V. Discussion of the Rule

    As discussed in Section II above, this rule constitutes a non-
substantive organization change. Beginning May 1, 2015, vessels meeting 
the description set out by this rulemaking will apply to the Eighth 
District OCS OCMI for required inspections instead of the Sector OCMIs 
as was previously the case. The Eighth District OCS OCMI will also 
carry out other traditional OCMI activities such as inspection of 
damage and repairs, as well as unannounced inspections. This rule also 
amends 33 CFR 141.15 to clarify when determinations that affect 
restrictions on employment of persons other than United States citizens 
may be made by the Eighth District OCS OCMI. To apply for an inspection 
after April 30, 2015, or to learn more about the business rules of the 
Eighth District OCS OCMI, please visit their Web site at www.uscg.mil/d8/ocsocmi.asp, available beginning on April 27, 2015.

VI. Regulatory Analyses

    We developed this rule after considering numerous statutes and 
executive orders (E.O.s) related to rulemaking. Below we summarize our 
analyses based on these statutes or E.O.s.

1. Regulatory Planning and Review

    E.O.s 12866 (``Regulatory Planning and Review'') and 13563 
(``Improving Regulation and Regulatory Review'') direct agencies to 
assess the costs and benefits of available regulatory alternatives and, 
if regulation is necessary, to select regulatory approaches that 
maximize net benefits (including potential economic, environmental, 
public health and safety effects, distributive impacts, and equity). 
Executive Order 13563 emphasizes the importance of quantifying both 
costs and benefits, of reducing costs, of harmonizing rules, and of 
promoting flexibility.
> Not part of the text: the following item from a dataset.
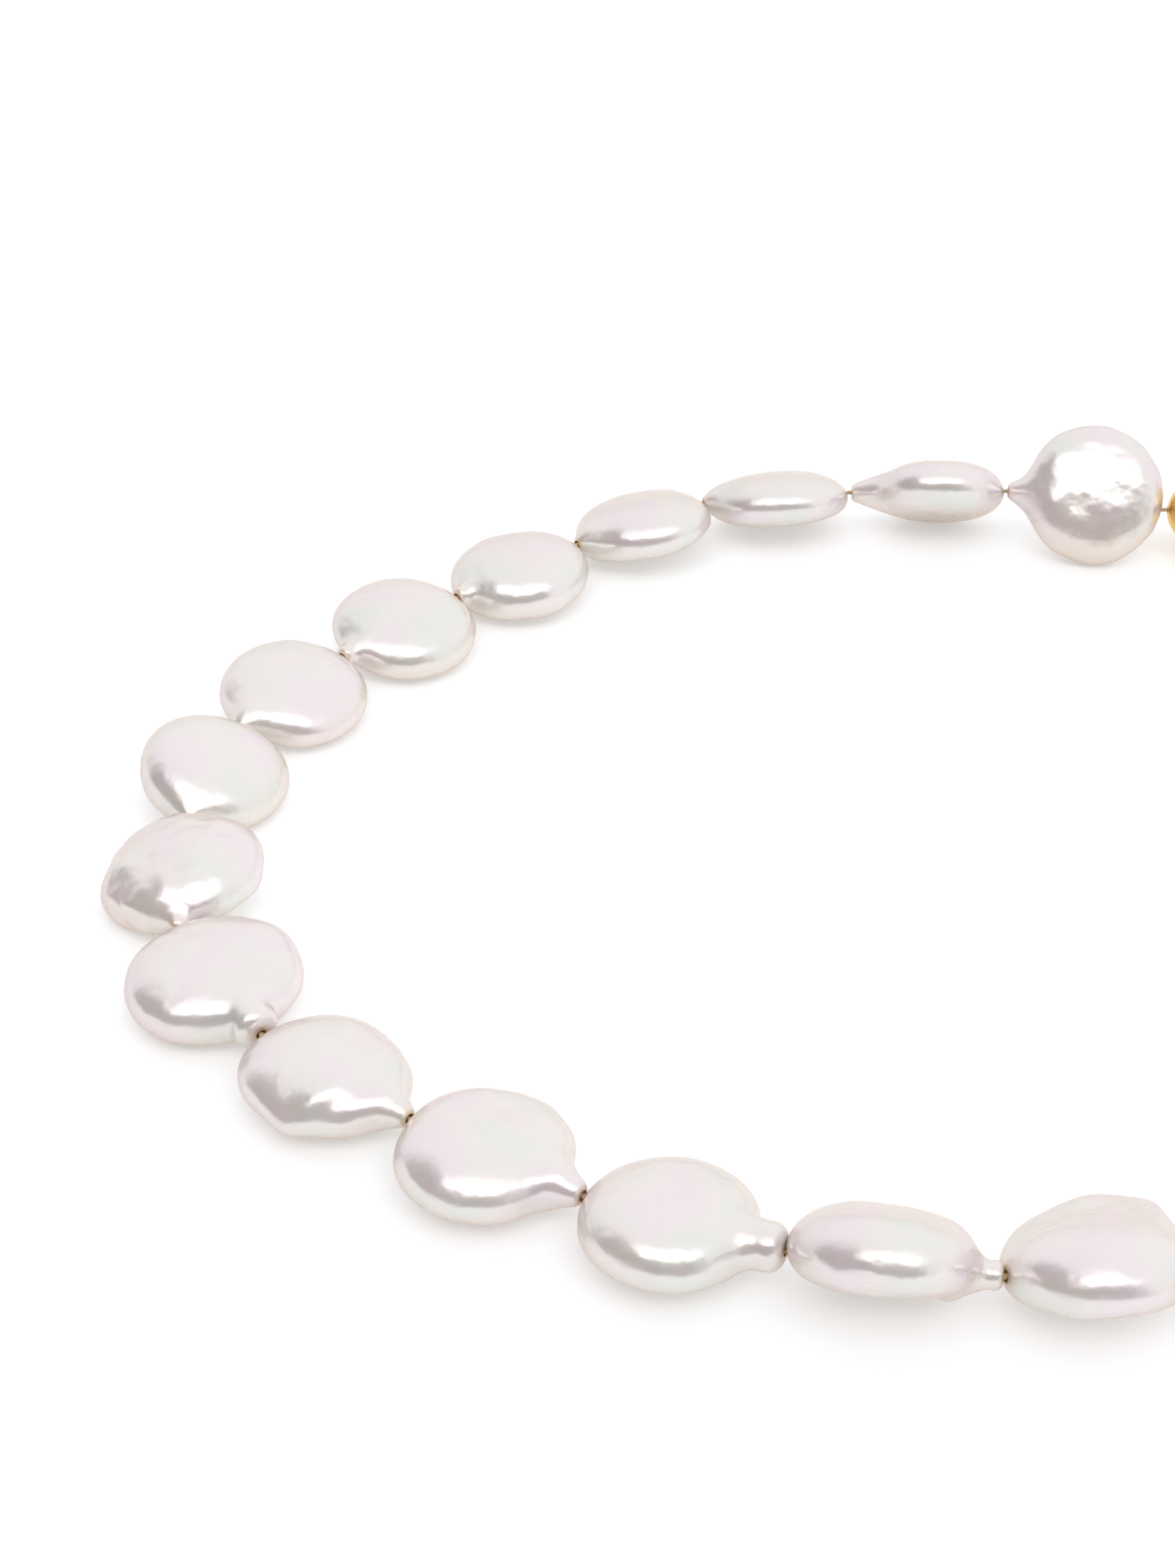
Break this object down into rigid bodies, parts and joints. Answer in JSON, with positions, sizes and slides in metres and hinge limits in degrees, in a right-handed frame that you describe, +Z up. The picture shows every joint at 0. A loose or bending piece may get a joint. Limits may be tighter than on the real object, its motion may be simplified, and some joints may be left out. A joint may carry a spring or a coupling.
{
  "type": "pearl necklace",
  "caption": "Single-strand necklace of flat coin pearls on silk thread, closed by a magnetic ball clasp, lying as an open loop.",
  "frame": {"origin": "bottom centre of the closed loop, on the surface that it lies on", "axes": "+X to the right along the loop's width, +Y back towards the clasp, +Z up"},
  "size_m": [0.1778, 0.1131, 0.0106],
  "materials": {
    "nacre": "satin",
    "silk": "matte",
    "clasp_gold": "satin",
    "magnet_plating": "satin"
  },
  "bodies": {
    "front_pearl": {"front_pearl": "nacre", "thread": "silk"},
    "left_pearl_01": {"left_pearl_01": "nacre"},
    "left_pearl_02": {"left_pearl_02": "nacre"},
    "left_pearl_03": {"left_pearl_03": "nacre"},
    "left_pearl_04": {"left_pearl_04": "nacre"},
    "left_pearl_05": {"left_pearl_05": "nacre"},
    "left_pearl_06": {"left_pearl_06": "nacre"},
    "left_pearl_07": {"left_pearl_07": "nacre"},
    "left_pearl_08": {"left_pearl_08": "nacre"},
    "left_pearl_09": {"left_pearl_09": "nacre"},
    "left_pearl_10": {"left_pearl_10": "nacre"},
    "left_pearl_11": {"left_pearl_11": "nacre"},
    "left_pearl_12": {"left_pearl_12": "nacre"},
    "left_pearl_13": {"left_pearl_13": "nacre"},
    "left_pearl_14": {"left_pearl_14": "nacre"},
    "left_pearl_15": {"left_pearl_15": "nacre"},
    "left_clasp_half": {"left_clasp_shell": "clasp_gold", "left_clasp_magnet": "magnet_plating"},
    "right_pearl_01": {"right_pearl_01": "nacre"},
    "right_pearl_02": {"right_pearl_02": "nacre"},
    "right_pearl_03": {"right_pearl_03": "nacre"},
    "right_pearl_04": {"right_pearl_04": "nacre"},
    "right_pearl_05": {"right_pearl_05": "nacre"},
    "right_pearl_06": {"right_pearl_06": "nacre"},
    "right_pearl_07": {"right_pearl_07": "nacre"},
    "right_pearl_08": {"right_pearl_08": "nacre"},
    "right_pearl_09": {"right_pearl_09": "nacre"},
    "right_pearl_10": {"right_pearl_10": "nacre"},
    "right_pearl_11": {"right_pearl_11": "nacre"},
    "right_pearl_12": {"right_pearl_12": "nacre"},
    "right_pearl_13": {"right_pearl_13": "nacre"},
    "right_pearl_14": {"right_pearl_14": "nacre"},
    "right_pearl_15": {"right_pearl_15": "nacre"},
    "right_clasp_half": {"right_clasp_shell": "clasp_gold", "right_clasp_magnet": "magnet_plating"}
  },
  "joints": [
    {"name": "left_bend_01", "type": "hinge", "parent": "front_pearl", "child": "left_pearl_01", "pos_m": [-0.007, -0.0475, 0.0036], "axis": [0, 0, 1], "range_deg": [0, 20], "deforming": ["thread"]},
    {"name": "left_bend_02", "type": "hinge", "parent": "left_pearl_01", "child": "left_pearl_02", "pos_m": [-0.01993, -0.0517, 0.0042], "axis": [0, 0, 1], "range_deg": [0, 20], "deforming": ["thread"]},
    {"name": "left_bend_03", "type": "hinge", "parent": "left_pearl_02", "child": "left_pearl_03", "pos_m": [-0.03386, -0.05024, 0.0036], "axis": [0, 0, 1], "range_deg": [0, 20], "deforming": ["thread"]},
    {"name": "left_bend_04", "type": "hinge", "parent": "left_pearl_03", "child": "left_pearl_04", "pos_m": [-0.04755, -0.04579, 0.0029], "axis": [0, 0, 1], "range_deg": [0, 20], "deforming": ["thread"]},
    {"name": "left_bend_05", "type": "hinge", "parent": "left_pearl_04", "child": "left_pearl_05", "pos_m": [-0.06021, -0.03934, 0.0028], "axis": [0, 0, 1], "range_deg": [0, 20], "deforming": ["thread"]},
    {"name": "left_bend_06", "type": "hinge", "parent": "left_pearl_05", "child": "left_pearl_06", "pos_m": [-0.07228, -0.0315, 0.0028], "axis": [0, 0, 1], "range_deg": [0, 20], "deforming": ["thread"]},
    {"name": "left_bend_07", "type": "hinge", "parent": "left_pearl_06", "child": "left_pearl_07", "pos_m": [-0.08102, -0.02031, 0.0028], "axis": [0, 0, 1], "range_deg": [0, 20], "deforming": ["thread"]},
    {"name": "left_bend_08", "type": "hinge", "parent": "left_pearl_07", "child": "left_pearl_08", "pos_m": [-0.08342, -0.00672, 0.0029], "axis": [0, 0, 1], "range_deg": [0, 20], "deforming": ["thread"]},
    {"name": "left_bend_09", "type": "hinge", "parent": "left_pearl_08", "child": "left_pearl_09", "pos_m": [-0.08224, 0.00683, 0.0029], "axis": [0, 0, 1], "range_deg": [0, 20], "deforming": ["thread"]},
    {"name": "left_bend_10", "type": "hinge", "parent": "left_pearl_09", "child": "left_pearl_10", "pos_m": [-0.07566, 0.01919, 0.0028], "axis": [0, 0, 1], "range_deg": [0, 20], "deforming": ["thread"]},
    {"name": "left_bend_11", "type": "hinge", "parent": "left_pearl_10", "child": "left_pearl_11", "pos_m": [-0.06717, 0.03006, 0.0029], "axis": [0, 0, 1], "range_deg": [0, 20], "deforming": ["thread"]},
    {"name": "left_bend_12", "type": "hinge", "parent": "left_pearl_11", "child": "left_pearl_12", "pos_m": [-0.05758, 0.03999, 0.0032], "axis": [0, 0, 1], "range_deg": [0, 20], "deforming": ["thread"]},
    {"name": "left_bend_13", "type": "hinge", "parent": "left_pearl_12", "child": "left_pearl_13", "pos_m": [-0.04655, 0.04861, 0.0036], "axis": [0, 0, 1], "range_deg": [0, 20], "deforming": ["thread"]},
    {"name": "left_bend_14", "type": "hinge", "parent": "left_pearl_13", "child": "left_pearl_14", "pos_m": [-0.03256, 0.05108, 0.0042], "axis": [0, 0, -1], "range_deg": [0, 20], "deforming": ["thread"]},
    {"name": "left_bend_15", "type": "hinge", "parent": "left_pearl_14", "child": "left_pearl_15", "pos_m": [-0.01796, 0.05108, 0.0052], "axis": [0, 0, -1], "range_deg": [0, 20], "deforming": ["thread"]},
    {"name": "left_clasp_turn", "type": "hinge", "parent": "left_pearl_15", "child": "left_clasp_half", "pos_m": [-0.0031, 0.05006, 0.0046], "axis": [-1, 0, 0], "continuous": true, "deforming": ["thread"]},
    {"name": "right_bend_01", "type": "hinge", "parent": "front_pearl", "child": "right_pearl_01", "pos_m": [0.007, -0.0475, 0.0036], "axis": [0, 0, -1], "range_deg": [0, 20], "deforming": ["thread"]},
    {"name": "right_bend_02", "type": "hinge", "parent": "right_pearl_01", "child": "right_pearl_02", "pos_m": [0.01993, -0.0517, 0.0042], "axis": [0, 0, -1], "range_deg": [0, 20], "deforming": ["thread"]},
    {"name": "right_bend_03", "type": "hinge", "parent": "right_pearl_02", "child": "right_pearl_03", "pos_m": [0.03386, -0.05024, 0.0036], "axis": [0, 0, -1], "range_deg": [0, 20], "deforming": ["thread"]},
    {"name": "right_bend_04", "type": "hinge", "parent": "right_pearl_03", "child": "right_pearl_04", "pos_m": [0.04755, -0.04579, 0.0029], "axis": [0, 0, -1], "range_deg": [0, 20], "deforming": ["thread"]},
    {"name": "right_bend_05", "type": "hinge", "parent": "right_pearl_04", "child": "right_pearl_05", "pos_m": [0.06021, -0.03934, 0.0028], "axis": [0, 0, -1], "range_deg": [0, 20], "deforming": ["thread"]},
    {"name": "right_bend_06", "type": "hinge", "parent": "right_pearl_05", "child": "right_pearl_06", "pos_m": [0.07228, -0.0315, 0.0028], "axis": [0, 0, -1], "range_deg": [0, 20], "deforming": ["thread"]},
    {"name": "right_bend_07", "type": "hinge", "parent": "right_pearl_06", "child": "right_pearl_07", "pos_m": [0.08102, -0.02031, 0.0028], "axis": [0, 0, -1], "range_deg": [0, 20], "deforming": ["thread"]},
    {"name": "right_bend_08", "type": "hinge", "parent": "right_pearl_07", "child": "right_pearl_08", "pos_m": [0.08342, -0.00672, 0.0029], "axis": [0, 0, -1], "range_deg": [0, 20], "deforming": ["thread"]},
    {"name": "right_bend_09", "type": "hinge", "parent": "right_pearl_08", "child": "right_pearl_09", "pos_m": [0.08224, 0.00683, 0.0029], "axis": [0, 0, -1], "range_deg": [0, 20], "deforming": ["thread"]},
    {"name": "right_bend_10", "type": "hinge", "parent": "right_pearl_09", "child": "right_pearl_10", "pos_m": [0.07566, 0.01919, 0.0028], "axis": [0, 0, -1], "range_deg": [0, 20], "deforming": ["thread"]},
    {"name": "right_bend_11", "type": "hinge", "parent": "right_pearl_10", "child": "right_pearl_11", "pos_m": [0.06717, 0.03006, 0.0029], "axis": [0, 0, -1], "range_deg": [0, 20], "deforming": ["thread"]},
    {"name": "right_bend_12", "type": "hinge", "parent": "right_pearl_11", "child": "right_pearl_12", "pos_m": [0.05758, 0.03999, 0.0032], "axis": [0, 0, -1], "range_deg": [0, 20], "deforming": ["thread"]},
    {"name": "right_bend_13", "type": "hinge", "parent": "right_pearl_12", "child": "right_pearl_13", "pos_m": [0.04655, 0.04861, 0.0036], "axis": [0, 0, -1], "range_deg": [0, 20], "deforming": ["thread"]},
    {"name": "right_bend_14", "type": "hinge", "parent": "right_pearl_13", "child": "right_pearl_14", "pos_m": [0.03256, 0.05108, 0.0042], "axis": [0, 0, 1], "range_deg": [0, 20], "deforming": ["thread"]},
    {"name": "right_bend_15", "type": "hinge", "parent": "right_pearl_14", "child": "right_pearl_15", "pos_m": [0.01796, 0.05108, 0.0052], "axis": [0, 0, 1], "range_deg": [0, 20], "deforming": ["thread"]},
    {"name": "right_clasp_turn", "type": "hinge", "parent": "right_pearl_15", "child": "right_clasp_half", "pos_m": [0.0031, 0.05006, 0.0046], "axis": [1, 0, 0], "continuous": true, "deforming": ["thread"]}
  ]
}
Two additional E.O.s were recently published to 
promote the goals of E.O. 13563: E.O. 13609 (``Promoting International 
Regulatory Cooperation'') and E.O. 13610 (``Identifying and Reducing 
Regulatory Burdens''). E.O. 13609 targets international regulatory 
cooperation to reduce, eliminate, or prevent unnecessary differences in 
regulatory requirements. E.O 13610 aims to modernize the regulatory 
systems and to reduce unjustified regulatory burdens and costs on the 
public.
    The provisions of this final rule are administrative, technical, 
and non-substantive; they will have no substantive effect on the public 
and will impose no additional costs. This final rule consolidates the 
functions and requirements for six existing individual OCMI authorities 
into a single OCMI authority within the Eighth Coast Guard District 
known as the Eighth District OCS OCMI. OCS units meeting the 
description set out by this rulemaking are already required to contact 
an OCMI for mandatory inspections and LODs related to citizenship. 
Under this final rule, such vessels will now contact the Eighth 
District OCS OCMI for these same requirements rather than applying to 
one of six different OCMIs within the Eighth District. Information on 
applying for inspections or receiving an LOD from the Eighth District 
OCS OCMI after April 30, 2015, and more about the business rules of the 
Eighth District OCS OCMI, may be accessed at www.uscg.mil/d8/ocsocmi.asp, which will be available beginning on April 27, 2015. This 
rule does not establish any new regulatory requirements impacting the 
public. Therefore, this final rule is not a significant regulatory 
action under section 3(f) of E.O. 12866 as supplemented by E.O. 13563, 
and does not require an assessment of potential costs and benefits 
under section 6(a)(3) of E.O. 12866. The Office of Management and 
Budget (OMB) has not reviewed it under E.O. 12866.

2. Small Entities

    Under the Regulatory Flexibility Act (5 U.S.C. 601-612), rules 
exempt from the notice and comment requirements of the Administrative 
Procedure Act are not required to examine the impact of the rule on 
small entities. Nevertheless, we have considered whether this rule 
would have a significant economic impact on a substantial number of 
small entities. The term ``small entities'' comprises small businesses, 
not-for-profit organizations that are independently owned and operated 
and are not dominant in their fields, and governmental jurisdictions 
with populations of less than 50,000.
    There is no cost to this final rule, and we do not expect it to 
have an impact on small entities because the provisions of this rule 
will have no substantive effect on the public and will impose no 
additional costs. Therefore, the Coast Guard certifies under 5 U.S.C. 
605(b) that this final rule will not have a

[[Page 20162]]

significant economic impact on a substantial number of small entities.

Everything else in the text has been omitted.